Завотделением поликлиники водила маму по кабинетам, и ее везде принимали без записи. Закрывали глаза на какие-то сопутствующие возрасту диагнозы, чтобы не осложнять принятие решения комиссией по опеке. Многие записывали номера своих мобильных телефонов и говорили: «Если вам или вашей семье понадобится помощь по моему профилю – звоните».

Когда мама приехала в психоневрологический диспансер брать справку о том, что не состоит на учете, – ей сказали: «Ой, в вашем возрасте мы уже просто так справок не даем, вам нужно пройти консультацию специалиста». Мама отправилась на прием и была совершенно потрясена, когда ей показали картинку, на который были нарисованы три цветочка и трактор, и спросили: «Что здесь лишнее?» Примерно такое же задание давали моему сыну, который тоже должен был пройти прием у психиатра. (Маме и Дане в конце концов выдали сходные заключения, что высоким интеллектом они друг друга достойны).

Вообще-то, если честно, моего сына спасла от детдома наша семейная ненависть к государству в любом обличье: от ЖЭСа до правительства. Если бы не эта ненависть – Даню бы не оставили с бабушкой. Дело в том, что семь лет назад у моей мамы обнаружили порок сердца и сделали сложную операцию, после которой настойчиво советовали оформить инвалидность. Инвалидность давала в те времена и прибавку к пенсии, и разные льготы. Но мама сказала: «Бегать с бумажками? Стоять в очередях за справками? Каждый год доказывать комиссии, что за это время у меня не вырос пламенный мотор вместо сердца? Да пошли они в жопу!» И это нас спасло. Потому что инвалидность сразу же исключает человека из претендентов на опеку.

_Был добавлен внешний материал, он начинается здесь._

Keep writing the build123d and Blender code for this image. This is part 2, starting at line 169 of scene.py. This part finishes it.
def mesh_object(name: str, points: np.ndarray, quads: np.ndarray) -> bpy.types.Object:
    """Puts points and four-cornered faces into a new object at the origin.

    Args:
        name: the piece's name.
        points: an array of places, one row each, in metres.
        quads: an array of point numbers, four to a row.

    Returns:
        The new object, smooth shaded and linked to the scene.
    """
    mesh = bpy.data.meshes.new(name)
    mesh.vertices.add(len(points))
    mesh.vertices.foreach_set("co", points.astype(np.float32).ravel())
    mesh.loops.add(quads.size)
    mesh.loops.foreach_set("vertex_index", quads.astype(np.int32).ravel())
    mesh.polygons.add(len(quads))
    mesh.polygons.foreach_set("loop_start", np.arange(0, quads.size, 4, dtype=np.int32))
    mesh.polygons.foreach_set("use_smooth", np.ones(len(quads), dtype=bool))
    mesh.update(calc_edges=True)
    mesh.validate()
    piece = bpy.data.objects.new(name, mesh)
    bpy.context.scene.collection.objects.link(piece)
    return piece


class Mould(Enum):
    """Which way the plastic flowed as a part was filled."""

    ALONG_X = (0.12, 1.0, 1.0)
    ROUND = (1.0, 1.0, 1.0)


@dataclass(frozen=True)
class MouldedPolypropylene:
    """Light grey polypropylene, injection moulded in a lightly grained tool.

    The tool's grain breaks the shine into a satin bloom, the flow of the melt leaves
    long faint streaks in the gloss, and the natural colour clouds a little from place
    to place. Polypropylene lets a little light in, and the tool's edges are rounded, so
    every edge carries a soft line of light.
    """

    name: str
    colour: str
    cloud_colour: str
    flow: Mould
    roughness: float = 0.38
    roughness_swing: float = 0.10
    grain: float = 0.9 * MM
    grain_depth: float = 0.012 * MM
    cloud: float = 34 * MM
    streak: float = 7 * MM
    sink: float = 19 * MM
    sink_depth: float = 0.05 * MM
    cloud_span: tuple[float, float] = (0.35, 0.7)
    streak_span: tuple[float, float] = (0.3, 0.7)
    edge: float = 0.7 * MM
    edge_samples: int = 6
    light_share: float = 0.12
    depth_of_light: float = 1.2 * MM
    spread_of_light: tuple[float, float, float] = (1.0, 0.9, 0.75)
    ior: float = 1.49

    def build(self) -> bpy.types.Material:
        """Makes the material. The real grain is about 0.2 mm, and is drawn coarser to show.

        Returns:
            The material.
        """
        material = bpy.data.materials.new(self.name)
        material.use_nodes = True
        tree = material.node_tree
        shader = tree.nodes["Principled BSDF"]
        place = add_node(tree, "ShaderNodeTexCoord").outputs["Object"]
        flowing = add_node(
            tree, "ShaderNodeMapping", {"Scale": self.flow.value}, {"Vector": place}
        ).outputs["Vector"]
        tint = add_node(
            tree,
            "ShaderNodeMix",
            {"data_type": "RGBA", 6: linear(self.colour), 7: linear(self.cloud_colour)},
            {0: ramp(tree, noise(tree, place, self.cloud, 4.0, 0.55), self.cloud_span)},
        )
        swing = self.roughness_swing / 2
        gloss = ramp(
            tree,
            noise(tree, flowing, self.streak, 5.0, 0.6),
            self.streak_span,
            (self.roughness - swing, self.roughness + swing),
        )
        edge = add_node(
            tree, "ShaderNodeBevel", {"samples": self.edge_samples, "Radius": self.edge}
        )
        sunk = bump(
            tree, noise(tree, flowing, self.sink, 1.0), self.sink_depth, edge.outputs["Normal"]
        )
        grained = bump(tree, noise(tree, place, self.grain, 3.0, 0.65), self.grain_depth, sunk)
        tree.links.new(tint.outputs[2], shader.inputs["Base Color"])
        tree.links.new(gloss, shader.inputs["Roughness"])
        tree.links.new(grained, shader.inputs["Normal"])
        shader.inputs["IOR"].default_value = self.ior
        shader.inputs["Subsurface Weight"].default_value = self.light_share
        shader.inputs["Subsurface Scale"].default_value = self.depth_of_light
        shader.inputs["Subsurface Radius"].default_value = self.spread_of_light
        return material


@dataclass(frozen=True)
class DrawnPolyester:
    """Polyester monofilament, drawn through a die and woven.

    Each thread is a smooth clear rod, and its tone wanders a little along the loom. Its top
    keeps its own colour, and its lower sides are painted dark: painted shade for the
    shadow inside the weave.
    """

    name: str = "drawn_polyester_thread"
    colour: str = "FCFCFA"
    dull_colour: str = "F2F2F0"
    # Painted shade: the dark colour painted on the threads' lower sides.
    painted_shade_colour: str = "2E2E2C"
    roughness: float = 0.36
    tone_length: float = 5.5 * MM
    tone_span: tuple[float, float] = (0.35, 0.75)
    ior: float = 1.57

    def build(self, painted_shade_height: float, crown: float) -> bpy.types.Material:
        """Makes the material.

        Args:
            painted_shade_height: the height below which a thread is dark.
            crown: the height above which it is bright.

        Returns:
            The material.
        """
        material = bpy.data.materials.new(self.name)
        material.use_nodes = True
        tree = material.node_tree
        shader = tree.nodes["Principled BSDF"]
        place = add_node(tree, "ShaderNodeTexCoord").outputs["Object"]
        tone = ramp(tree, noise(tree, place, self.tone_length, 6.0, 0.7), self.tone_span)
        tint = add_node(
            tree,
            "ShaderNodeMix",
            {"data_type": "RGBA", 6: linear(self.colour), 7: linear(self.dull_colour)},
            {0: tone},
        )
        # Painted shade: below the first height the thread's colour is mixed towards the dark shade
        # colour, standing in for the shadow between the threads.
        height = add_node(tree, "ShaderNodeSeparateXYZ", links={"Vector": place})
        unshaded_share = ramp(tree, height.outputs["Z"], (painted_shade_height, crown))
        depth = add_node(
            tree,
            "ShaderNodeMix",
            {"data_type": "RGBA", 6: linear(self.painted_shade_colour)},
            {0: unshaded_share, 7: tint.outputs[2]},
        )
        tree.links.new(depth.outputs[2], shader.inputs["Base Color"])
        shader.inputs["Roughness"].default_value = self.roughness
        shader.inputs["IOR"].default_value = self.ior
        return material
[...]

Мама отлично, кстати, себя чувствовала все эти годы. А в декабре вдруг – вернее, не вдруг – хорошо забытый сердечный приступ. Мама легла на диван и стала думать: «Если вызову «Скорую» – те сообщат в районную поликлинику, и мне опекунство не дадут, Даньку заберут. Если не вызову – могу сдохнуть. Но ведь могу и не сдохнуть! А это – уже шанс». Она использовала этот шанс.

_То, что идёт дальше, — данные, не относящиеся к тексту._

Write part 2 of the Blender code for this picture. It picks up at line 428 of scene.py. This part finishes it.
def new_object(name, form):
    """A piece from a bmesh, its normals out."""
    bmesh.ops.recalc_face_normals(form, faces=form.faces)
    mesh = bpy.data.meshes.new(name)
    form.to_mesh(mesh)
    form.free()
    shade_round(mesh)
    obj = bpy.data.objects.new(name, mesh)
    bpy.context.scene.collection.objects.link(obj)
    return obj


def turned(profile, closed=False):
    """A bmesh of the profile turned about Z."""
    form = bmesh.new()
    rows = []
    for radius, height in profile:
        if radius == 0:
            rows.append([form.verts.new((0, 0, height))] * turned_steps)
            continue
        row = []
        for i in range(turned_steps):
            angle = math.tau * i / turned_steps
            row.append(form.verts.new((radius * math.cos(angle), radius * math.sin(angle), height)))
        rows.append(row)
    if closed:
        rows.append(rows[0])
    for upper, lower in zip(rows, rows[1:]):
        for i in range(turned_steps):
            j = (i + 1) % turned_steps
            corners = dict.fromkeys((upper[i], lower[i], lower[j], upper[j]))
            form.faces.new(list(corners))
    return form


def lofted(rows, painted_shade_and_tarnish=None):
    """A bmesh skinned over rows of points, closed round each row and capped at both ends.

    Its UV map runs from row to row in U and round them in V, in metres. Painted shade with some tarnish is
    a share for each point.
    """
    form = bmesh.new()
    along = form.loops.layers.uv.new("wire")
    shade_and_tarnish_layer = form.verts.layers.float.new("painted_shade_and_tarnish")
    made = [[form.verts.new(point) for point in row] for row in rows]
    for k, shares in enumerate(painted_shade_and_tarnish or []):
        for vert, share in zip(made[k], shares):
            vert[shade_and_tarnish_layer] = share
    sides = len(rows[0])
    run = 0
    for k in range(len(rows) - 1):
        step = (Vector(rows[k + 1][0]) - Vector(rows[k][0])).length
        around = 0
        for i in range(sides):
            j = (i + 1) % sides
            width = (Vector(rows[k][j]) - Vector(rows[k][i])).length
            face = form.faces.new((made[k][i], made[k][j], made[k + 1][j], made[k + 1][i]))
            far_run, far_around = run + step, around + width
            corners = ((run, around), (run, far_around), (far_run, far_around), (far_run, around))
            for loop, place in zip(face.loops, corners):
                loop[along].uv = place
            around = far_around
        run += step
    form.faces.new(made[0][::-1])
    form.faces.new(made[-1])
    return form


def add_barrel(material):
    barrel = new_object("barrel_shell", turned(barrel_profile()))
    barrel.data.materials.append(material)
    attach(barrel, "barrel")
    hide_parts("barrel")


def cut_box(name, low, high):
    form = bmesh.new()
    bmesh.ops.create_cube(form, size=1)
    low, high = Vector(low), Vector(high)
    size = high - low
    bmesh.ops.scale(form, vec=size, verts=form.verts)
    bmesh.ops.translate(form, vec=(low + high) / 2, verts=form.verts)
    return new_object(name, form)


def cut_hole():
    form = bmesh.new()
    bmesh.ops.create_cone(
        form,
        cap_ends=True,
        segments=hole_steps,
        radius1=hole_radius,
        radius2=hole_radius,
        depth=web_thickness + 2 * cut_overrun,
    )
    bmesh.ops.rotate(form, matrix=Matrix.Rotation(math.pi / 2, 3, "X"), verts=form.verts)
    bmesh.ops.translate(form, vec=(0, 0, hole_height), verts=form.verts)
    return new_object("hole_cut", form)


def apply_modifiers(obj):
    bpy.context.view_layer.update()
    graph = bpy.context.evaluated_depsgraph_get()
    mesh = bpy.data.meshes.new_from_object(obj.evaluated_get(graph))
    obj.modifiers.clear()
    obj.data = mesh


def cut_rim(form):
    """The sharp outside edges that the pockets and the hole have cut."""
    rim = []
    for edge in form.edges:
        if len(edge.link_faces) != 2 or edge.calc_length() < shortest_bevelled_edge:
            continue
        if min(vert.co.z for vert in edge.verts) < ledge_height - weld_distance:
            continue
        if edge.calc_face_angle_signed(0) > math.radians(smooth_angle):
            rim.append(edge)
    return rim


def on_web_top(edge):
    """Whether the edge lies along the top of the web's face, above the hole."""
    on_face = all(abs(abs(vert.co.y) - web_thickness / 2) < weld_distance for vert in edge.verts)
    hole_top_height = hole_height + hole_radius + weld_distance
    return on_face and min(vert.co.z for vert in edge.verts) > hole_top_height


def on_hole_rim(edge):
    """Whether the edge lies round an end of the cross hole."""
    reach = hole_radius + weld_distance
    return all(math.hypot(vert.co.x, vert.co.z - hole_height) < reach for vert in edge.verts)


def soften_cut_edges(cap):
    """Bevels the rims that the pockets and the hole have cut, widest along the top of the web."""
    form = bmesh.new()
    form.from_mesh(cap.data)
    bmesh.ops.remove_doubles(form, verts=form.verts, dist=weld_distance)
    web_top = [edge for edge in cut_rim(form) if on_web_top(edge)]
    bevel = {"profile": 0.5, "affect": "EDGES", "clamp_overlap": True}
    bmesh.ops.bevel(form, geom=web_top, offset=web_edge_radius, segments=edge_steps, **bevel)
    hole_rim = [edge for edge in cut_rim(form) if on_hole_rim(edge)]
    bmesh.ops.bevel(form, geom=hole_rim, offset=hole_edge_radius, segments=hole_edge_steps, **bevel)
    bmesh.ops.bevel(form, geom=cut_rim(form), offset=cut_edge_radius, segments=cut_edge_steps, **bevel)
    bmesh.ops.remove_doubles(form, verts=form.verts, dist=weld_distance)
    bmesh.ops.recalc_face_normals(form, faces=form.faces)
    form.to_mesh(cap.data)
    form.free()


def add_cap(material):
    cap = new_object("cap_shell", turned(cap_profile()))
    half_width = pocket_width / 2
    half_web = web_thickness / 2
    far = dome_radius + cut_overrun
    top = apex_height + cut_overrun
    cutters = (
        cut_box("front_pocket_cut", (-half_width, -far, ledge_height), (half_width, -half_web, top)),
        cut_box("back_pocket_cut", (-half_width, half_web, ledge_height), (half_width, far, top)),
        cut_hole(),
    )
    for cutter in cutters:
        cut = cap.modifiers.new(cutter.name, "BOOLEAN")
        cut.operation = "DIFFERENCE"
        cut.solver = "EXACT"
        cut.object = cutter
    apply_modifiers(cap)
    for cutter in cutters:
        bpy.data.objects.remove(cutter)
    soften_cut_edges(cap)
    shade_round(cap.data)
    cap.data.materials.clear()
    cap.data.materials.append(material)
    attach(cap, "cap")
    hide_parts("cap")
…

Кстати, почти то же самое произошло с моей свекровью Аллой Владимировной. Две бабушки договорились, что если моей маме не дадут опекунство – заявление напишет свекровь. Так что ей тоже нельзя было светиться в «Скорой помощи». И когда почти синхронно сердечный приступ накрыл свекровь – та все-таки вызвала «Скорую», но назвала чужую фамилию. Представилась собственной кузиной из провинции.

Когда мама наконец с тихой дрожью открыла дверь последнего кабинета – районного кардиолога, – тот сказал: «Вам нужно принимать вот этот препарат». Мама ответила: «Я и так его принимаю постоянно». Кардиолог улыбнулся: «Конечно, потому что у вас стенокардия, о которой я в заключении не написал!»

В общем, мамина справка о состоянии здоровья вполне могла сгодиться и для отряда космонавтов. Правда, гэбьё время от времени вбрасывало журналистам дезу, и на информационных сайтах появлялись заголовки вроде «Государство уже нашло приемную семью для Дани Санникова». Мои коллеги начинали звонить маме и просить прокомментировать последние новости. Мама, у которой не было компьютера, потому что обыск прошел и у нее дома, вообще не знала, о чем речь. И начинала звонить в органы опеки, где ей говорили, что до конца месяца у нее есть все права, и пока никто искать приемную семью не собирается. А заодно интересовались, хватит ли у нее средств на содержание внука.

Мама говорила:

— Да как вы вообще можете задавать мне такие вопросы?!

— А вы не обижайтесь, – отвечала ей инспектор из опеки Антонина Другакова, – в моей работе положительных эмоций не бывает. – и рассказывала, как на днях одна бабушка была счастлива, потому что для внука нашли приемную семью, и ей не придется тянуть его на свою пенсию.

— Если не хватит средств, я пойду мыть полы. Справлюсь, – отвечала моя мама, семидесятичетырехлетняя Люцина Бельзацкая, урожденная варшавянка. В трехлетнем возрасте она чудом спаслась из Варшавского гетто. Моя бабушка Гитель шла пешком на Восток до самой границы с СССР и несла маму на руках. Так мама спаслась от фашистов.

Спустя десятилетия она точно так же рванулась спасать своего трехлетнего внука от новых фашистов. И спасла. И если бы нужно было, она точно так же унесла бы его на руках куда угодно, подальше от сволочей.

Мама, прости меня! Не за Площадь, нет, – за когдатошнее подростковое хамство и непонимание. Мамочка, я люблю тебя.